Someone once said to me, “you are a writer if you write.” By inference, I am “home” if I am at home. But there is something missing in these simple definitions… something of feeling time pass. A home is a place where we stay or that stays within us in the rituals and seasons. A writer is one who knows that words are our intimates awake and asleep and awake again. H and I wake with words on our breath—not connected to story or purpose, but because they are the liberal bounty before the work of picking them from their shell. Wife? It is still new. We celebrate the days we are together, count them as though each one were precious. We have had a decade to skirt the fleece, wash and dry it, but we are still drawing the fibers into alignment. We have yet to draw them into a rolag, spin them, ply them, knit them into the fulled fabric that we will pull over us on a cold night- husband and wife.

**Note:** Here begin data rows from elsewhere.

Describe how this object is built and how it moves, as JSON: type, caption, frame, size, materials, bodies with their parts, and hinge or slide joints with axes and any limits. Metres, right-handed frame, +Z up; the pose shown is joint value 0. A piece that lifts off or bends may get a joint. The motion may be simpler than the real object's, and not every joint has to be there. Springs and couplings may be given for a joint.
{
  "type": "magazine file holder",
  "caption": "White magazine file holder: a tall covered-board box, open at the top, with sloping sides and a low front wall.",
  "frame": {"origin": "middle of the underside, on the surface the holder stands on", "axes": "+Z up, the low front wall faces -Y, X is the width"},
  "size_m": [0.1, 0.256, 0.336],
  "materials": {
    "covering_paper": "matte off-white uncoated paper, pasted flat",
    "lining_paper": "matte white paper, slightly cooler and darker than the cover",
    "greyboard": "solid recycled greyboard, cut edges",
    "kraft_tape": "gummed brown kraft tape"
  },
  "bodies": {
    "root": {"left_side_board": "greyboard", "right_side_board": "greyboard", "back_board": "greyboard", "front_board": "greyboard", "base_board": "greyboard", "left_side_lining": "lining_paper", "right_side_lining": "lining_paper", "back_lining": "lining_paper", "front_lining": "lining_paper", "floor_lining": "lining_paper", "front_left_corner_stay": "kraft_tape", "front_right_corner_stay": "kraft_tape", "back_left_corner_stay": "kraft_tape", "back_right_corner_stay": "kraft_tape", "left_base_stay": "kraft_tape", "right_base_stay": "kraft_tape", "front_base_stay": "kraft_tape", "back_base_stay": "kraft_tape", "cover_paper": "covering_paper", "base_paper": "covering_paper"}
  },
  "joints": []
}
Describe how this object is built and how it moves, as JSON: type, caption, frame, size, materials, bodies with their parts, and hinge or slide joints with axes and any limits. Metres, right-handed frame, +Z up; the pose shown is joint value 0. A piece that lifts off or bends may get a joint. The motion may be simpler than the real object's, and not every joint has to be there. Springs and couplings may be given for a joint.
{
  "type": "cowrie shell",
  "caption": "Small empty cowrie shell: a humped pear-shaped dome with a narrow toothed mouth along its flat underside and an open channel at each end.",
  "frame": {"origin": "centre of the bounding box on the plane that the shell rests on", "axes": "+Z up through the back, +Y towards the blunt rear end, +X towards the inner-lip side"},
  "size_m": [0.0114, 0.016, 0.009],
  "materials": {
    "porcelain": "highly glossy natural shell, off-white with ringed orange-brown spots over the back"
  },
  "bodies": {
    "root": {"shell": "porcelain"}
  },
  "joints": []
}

Just so, I have had a decade here in this town, and still find it difficult to say that I am home. Is it that I need to marry this place as writer Lisa Knopp has said when she writes, "the specific place I have chosen is of less importance than the fact that I have entered into a committed faithful relationship with it." Is it that I need to feel that there are generations in the cemetery behind that black walnut tree? Or is it that I need to know that I can afford to live here, in the modest way I choose, with the man I married, and that we will “belong” to this place? Is it that I need someone from here to say that I belong? Is it merely time, waking up together, with husband and wife on our breath?
Trying to understand and explain that is tantamount to making socks from raw fleece.